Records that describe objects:
--- --- ---
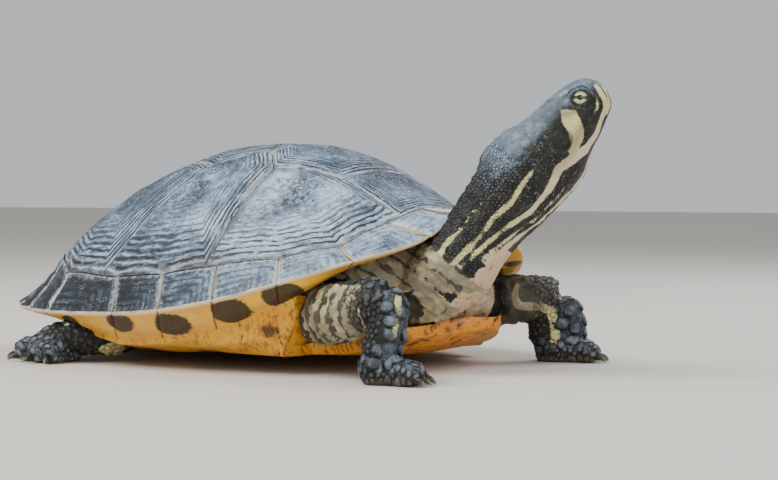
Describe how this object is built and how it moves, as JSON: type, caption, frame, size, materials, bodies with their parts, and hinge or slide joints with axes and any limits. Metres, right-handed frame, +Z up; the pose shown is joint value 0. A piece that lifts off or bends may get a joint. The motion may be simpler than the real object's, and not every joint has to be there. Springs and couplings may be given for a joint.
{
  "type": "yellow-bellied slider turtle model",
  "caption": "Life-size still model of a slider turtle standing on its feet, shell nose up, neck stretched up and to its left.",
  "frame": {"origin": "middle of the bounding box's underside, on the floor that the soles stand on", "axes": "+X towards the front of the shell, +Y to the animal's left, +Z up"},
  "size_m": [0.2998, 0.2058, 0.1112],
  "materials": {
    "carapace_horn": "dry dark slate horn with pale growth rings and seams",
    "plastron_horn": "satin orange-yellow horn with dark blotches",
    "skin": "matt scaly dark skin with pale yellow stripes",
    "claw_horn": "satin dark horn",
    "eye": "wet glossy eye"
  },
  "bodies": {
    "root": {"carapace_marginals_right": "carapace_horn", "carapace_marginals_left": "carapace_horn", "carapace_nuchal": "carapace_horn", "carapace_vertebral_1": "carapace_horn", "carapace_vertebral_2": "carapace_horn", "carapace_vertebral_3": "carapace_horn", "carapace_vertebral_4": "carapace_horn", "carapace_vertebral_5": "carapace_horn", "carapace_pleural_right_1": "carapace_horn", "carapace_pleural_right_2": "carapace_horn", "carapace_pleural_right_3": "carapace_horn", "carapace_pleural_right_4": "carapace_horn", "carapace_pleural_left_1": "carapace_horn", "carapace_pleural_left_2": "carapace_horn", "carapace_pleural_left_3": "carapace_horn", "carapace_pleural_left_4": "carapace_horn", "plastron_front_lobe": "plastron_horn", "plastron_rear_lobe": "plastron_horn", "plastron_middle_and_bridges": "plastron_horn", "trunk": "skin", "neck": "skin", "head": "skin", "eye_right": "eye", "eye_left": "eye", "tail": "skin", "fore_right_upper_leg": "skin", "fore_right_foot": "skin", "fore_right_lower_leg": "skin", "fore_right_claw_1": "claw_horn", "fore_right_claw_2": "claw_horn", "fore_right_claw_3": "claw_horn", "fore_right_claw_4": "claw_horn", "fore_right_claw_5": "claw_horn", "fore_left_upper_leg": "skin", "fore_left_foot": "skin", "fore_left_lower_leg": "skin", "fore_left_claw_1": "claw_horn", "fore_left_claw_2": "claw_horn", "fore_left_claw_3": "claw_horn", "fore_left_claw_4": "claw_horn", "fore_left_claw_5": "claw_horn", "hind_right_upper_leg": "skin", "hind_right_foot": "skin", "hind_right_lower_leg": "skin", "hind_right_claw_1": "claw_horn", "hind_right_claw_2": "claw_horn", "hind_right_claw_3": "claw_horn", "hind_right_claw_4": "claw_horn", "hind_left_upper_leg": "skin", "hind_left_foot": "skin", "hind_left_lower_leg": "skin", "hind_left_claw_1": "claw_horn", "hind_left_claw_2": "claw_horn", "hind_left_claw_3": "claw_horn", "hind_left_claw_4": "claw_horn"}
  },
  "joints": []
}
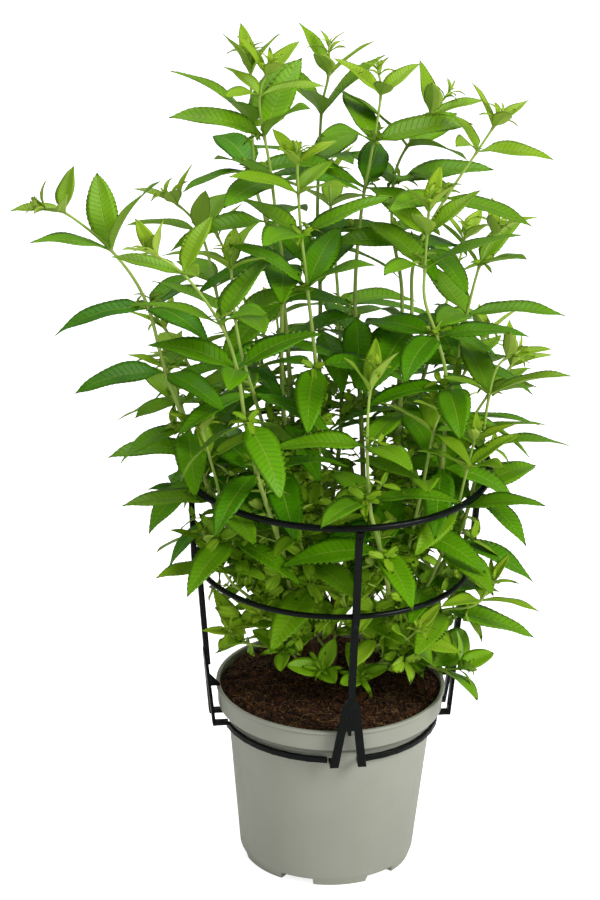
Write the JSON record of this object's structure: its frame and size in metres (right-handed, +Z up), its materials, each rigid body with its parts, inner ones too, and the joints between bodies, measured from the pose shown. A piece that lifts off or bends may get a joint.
--- --- ---
> [DIRECTIONS]:
Write out every line from the records above, word for word.

> [WORKED ANSWER]:
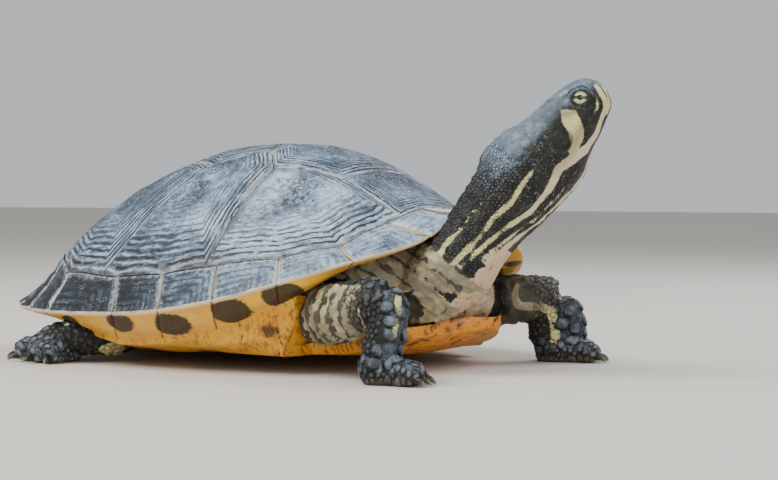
Describe how this object is built and how it moves, as JSON: type, caption, frame, size, materials, bodies with their parts, and hinge or slide joints with axes and any limits. Metres, right-handed frame, +Z up; the pose shown is joint value 0. A piece that lifts off or bends may get a joint. The motion may be simpler than the real object's, and not every joint has to be there. Springs and couplings may be given for a joint.
{
  "type": "yellow-bellied slider turtle model",
  "caption": "Life-size still model of a slider turtle standing on its feet, shell nose up, neck stretched up and to its left.",
  "frame": {"origin": "middle of the bounding box's underside, on the floor that the soles stand on", "axes": "+X towards the front of the shell, +Y to the animal's left, +Z up"},
  "size_m": [0.2998, 0.2058, 0.1112],
  "materials": {
    "carapace_horn": "dry dark slate horn with pale growth rings and seams",
    "plastron_horn": "satin orange-yellow horn with dark blotches",
    "skin": "matt scaly dark skin with pale yellow stripes",
    "claw_horn": "satin dark horn",
    "eye": "wet glossy eye"
  },
  "bodies": {
    "root": {"carapace_marginals_right": "carapace_horn", "carapace_marginals_left": "carapace_horn", "carapace_nuchal": "carapace_horn", "carapace_vertebral_1": "carapace_horn", "carapace_vertebral_2": "carapace_horn", "carapace_vertebral_3": "carapace_horn", "carapace_vertebral_4": "carapace_horn", "carapace_vertebral_5": "carapace_horn", "carapace_pleural_right_1": "carapace_horn", "carapace_pleural_right_2": "carapace_horn", "carapace_pleural_right_3": "carapace_horn", "carapace_pleural_right_4": "carapace_horn", "carapace_pleural_left_1": "carapace_horn", "carapace_pleural_left_2": "carapace_horn", "carapace_pleural_left_3": "carapace_horn", "carapace_pleural_left_4": "carapace_horn", "plastron_front_lobe": "plastron_horn", "plastron_rear_lobe": "plastron_horn", "plastron_middle_and_bridges": "plastron_horn", "trunk": "skin", "neck": "skin", "head": "skin", "eye_right": "eye", "eye_left": "eye", "tail": "skin", "fore_right_upper_leg": "skin", "fore_right_foot": "skin", "fore_right_lower_leg": "skin", "fore_right_claw_1": "claw_horn", "fore_right_claw_2": "claw_horn", "fore_right_claw_3": "claw_horn", "fore_right_claw_4": "claw_horn", "fore_right_claw_5": "claw_horn", "fore_left_upper_leg": "skin", "fore_left_foot": "skin", "fore_left_lower_leg": "skin", "fore_left_claw_1": "claw_horn", "fore_left_claw_2": "claw_horn", "fore_left_claw_3": "claw_horn", "fore_left_claw_4": "claw_horn", "fore_left_claw_5": "claw_horn", "hind_right_upper_leg": "skin", "hind_right_foot": "skin", "hind_right_lower_leg": "skin", "hind_right_claw_1": "claw_horn", "hind_right_claw_2": "claw_horn", "hind_right_claw_3": "claw_horn", "hind_right_claw_4": "claw_horn", "hind_left_upper_leg": "skin", "hind_left_foot": "skin", "hind_left_lower_leg": "skin", "hind_left_claw_1": "claw_horn", "hind_left_claw_2": "claw_horn", "hind_left_claw_3": "claw_horn", "hind_left_claw_4": "claw_horn"}
  },
  "joints": []
}
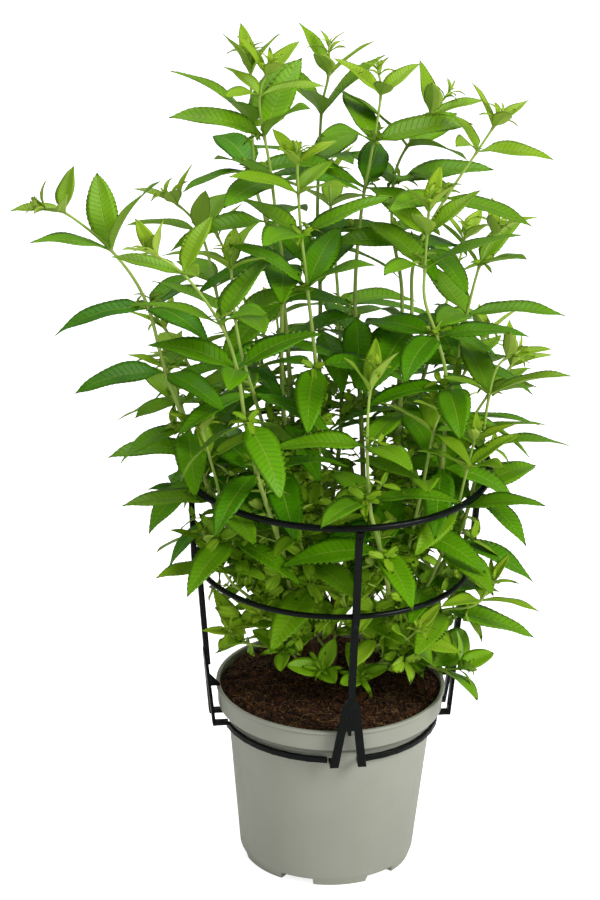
Write the JSON record of this object's structure: its frame and size in metres (right-handed, +Z up), its materials, each rigid body with its parts, inner ones too, and the joints between bodies, measured from the pose shown. A piece that lifts off or bends may get a joint.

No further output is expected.